Wednesday, February 4, 2009

Why Today's International Trade is Unprecedented

In “The Global Economy: Organization, Governance, and Development”, author Gary Gereffi argues that while globalization of economic markets is a process that has been developing for centuries, today’s international trade has three aspects which represent a dramatic change in the nature of international trade.
The first new development is what Gereffi calls “Intraindustry trade in parts and components”. Across geographical boundaries, corporations have production networks. Gereffi uses Hummels, Rapaport, and Yi’s term “vertical specialization”, which means countries import parts of goods (or services) still in the development stages of production in order to export the final product. Much of today’s international trade deals in these unfinished goods in order to take advantage of every possible profit opportunity. This contrasts with the vertical integration mode of production, also known as the Fordist method, which keeps production within a corporation. However, the immense success of intraindustry trade in parts of goods has resulted in the decline of the vertical integration method. Gereffi argues that this decline highlights the “importance of coordinating exceptionally complex interfirm trading networks of parts and components as a new source of competitive advantage in the global economy.”
The second change in international trade is the emergence of a physically, geographically separated global value chain (GVC). The GVC is closely related to the global commodity chain (GCC, explained in greater detail in the post below), but the GVC takes into account policy’s effect on the relative value of separate steps of the GCC in political organizations. The GVC allows companies to make exact competitive analysis of their GCCs. Gereffi quotes Bill Kogut, who argues that “the challenge of global strategy formulation is to differentiate between the various kinds of economies, to specify which link and which factor captures the firm’s advantage, and to determine where the value-added chain would be broken across borders.” The GVCs , then, not only help companies determine what activities will capture more profit, but also where, as policies of different governments or political organizations can result in a competitive advantage in physically different locations. Thus, through applying the GVCs, companies can create the comparative advantage of low cost and/or product differentiation. This is why multidomestic industries, corporations which act as separate companies across political boundaries, are losing ground to global industries, which successfully use GVC to obtain a comparative advantage.

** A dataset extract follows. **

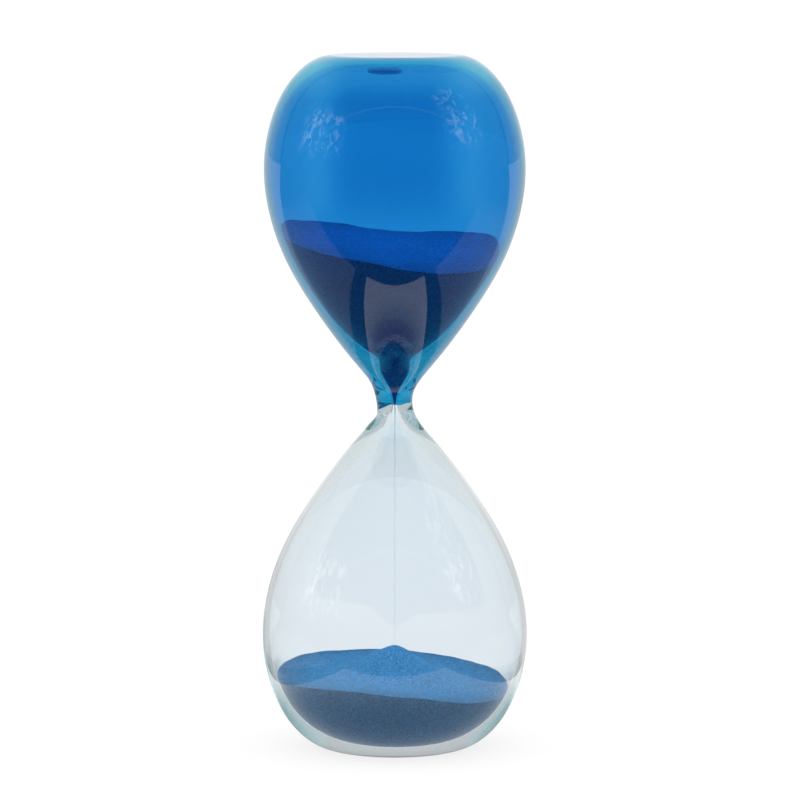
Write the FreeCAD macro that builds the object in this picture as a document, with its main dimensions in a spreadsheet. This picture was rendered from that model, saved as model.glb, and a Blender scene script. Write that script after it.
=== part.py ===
import FreeCAD, Part
import os
import Sketcher

# An all-glass hourglass that stands free on either flat end.
# Two blown bulbs are fused at a thick neck; the bore of the neck is the throat
# that meters the sand.  Frame: origin at the centre of the lower flat end,
# +Z up along the axis, +X towards the low side of the sand, millimetres.

DIMENSIONS = (
    # overall glass
    ("upper_length", 99.7),       # from the fused joint to the upper flat end
    ("lower_length", 100.3),      # from the lower flat end to the fused joint
    ("upper_radius", 37.5),
    ("lower_radius", 38.25),
    ("neck_radius", 5.05),
    ("neck_run", 4.5),            # how far the neck runs nearly straight
    ("wall", 1.6),                # glass at the widest part of a bulb
    ("cone_wall", 2.3),           # glass where a bulb narrows to the neck
    ("end_wall", 2.2),            # glass at a flat end
    # control points of a bulb's outline, as shares of its radius and length
    ("flare_out", 0.299),
    ("flare_up", 0.103),
    ("cone_out", 0.7025),
    ("cone_up", 0.3115),
    ("shoulder_out", 0.9325),
    ("shoulder_up", 0.476),
    ("belly_out", 1.0467),
    ("belly_up", 0.696),
    ("crown_out", 0.871),
    ("crown_up", 0.928),
    ("rim_out", 0.6045),
    ("flat_out", 0.489),
    # bore of the neck
    ("throat_radius", 0.6),
    ("throat_run", 2.0),
    ("funnel_radius", 1.7),
    ("funnel_run", 5.0),
    ("mouth_radius", 4.0),
    ("mouth_run", 10.0),
    ("bowl_radius", 8.6),
    ("bowl_run", 14.0),
    ("dish_radius", 14.5),
    ("dish_run", 19.0),
    # seal of the filling hole
    ("fill_radius", 1.9),
    ("fill_shift", 2.9),          # how far the hole stands off the axis, towards -X
    ("seal_gap", 0.05),
    ("seal_radius", 5.2),
    ("seal_drop", 1.6),           # how far the seal bulges into the bulb
    ("seal_recess", 0.2),
    # sand
    ("sand_gap", 0.3),            # between the sand and the glass
    ("throat_gap", 0.2),          # the same, inside the throat
    ("upper_sand_level", 146.0),
    ("upper_sand_slope", 0.098),
    ("upper_sand_lean", 6.3),     # degrees, high at +Y and low at -Y
    ("lower_sand_level", 20.4),
    ("lower_sand_slope", 0.066),
    ("lower_sand_lean", 1.2),
    ("skirt_radius", 21.0),       # the mound's foot, buried in the bed
    ("skirt_depth", 3.5),
    ("mound_height", 8.8),
    ("mound_crest", 4.0),         # half-width of the rounded peak
    ("stream_gap", 0.1),
    ("cut_reach", 60.0),          # half-size of the solid that trims the sand
)

NAMES = {alias for alias, _ in DIMENSIONS}
KIND = {"x": "DistanceX", "y": "DistanceY"}

doc = FreeCAD.newDocument("hourglass")
sheet = doc.addObject("Spreadsheet::Sheet", "Dimensions")
for row, (alias, number) in enumerate(DIMENSIONS, start=1):
    sheet.set("A%d" % row, alias)
    sheet.set("B%d" % row, "%g" % number)
    sheet.setAlias("B%d" % row, alias)
doc.recompute()


def cell(text):
    """Expression text with every dimension name pointed at the sheet."""
    return " ".join("Dimensions." + word if word in NAMES else word for word in text.split())


def worth(text):
    """Number an expression of dimension names stands for."""
    return float(sheet.evalExpression(cell(text)))


def origin_item(body, role):
    """One of a body's own origin planes or axes."""
    return [item for item in body.Origin.OriginFeatures if item.Role == role][0]


def new_body(name):
    body = doc.addObject("PartDesign::Body", name)
    body.Label = name
    return body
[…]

Finally, the production networks themselves have changed. In this section, Gereffi emphasizes a few key terms which apply to the “complex network relationships that make up the global economy”. The first is supply chain, which refers to the “input-output structure of value-adding activities”. In other words, a supply chain is the basic structure of events which begin with the raw materials and end with the final product. A GVC examines the supply chain in order to find areas to improve profitability at each step in production. International Production Networks is a term which Gereffi uses to describe the process which occurs when trans-national corporations (TNCs) lead the initiative in investments across political boundaries, which are then followed by countries themselves. Global Commodity Chains, or GCCs, is a way of looking at the supply chain, especially the internal structure of a corporation’s chain. Gereffi splits GCCs into producer- and buyer- driven chains. Analysis with GCCs comes with the setting up of international production networks. Finally, Global Value Chains, or GVCs, “emphasize the relative value of those economic activities which are required to bring a good or service from conception…to delivery to final consumers, and final disposal after use”. The GVC is so important because it takes into account all possibilities and their profit value for the corporation.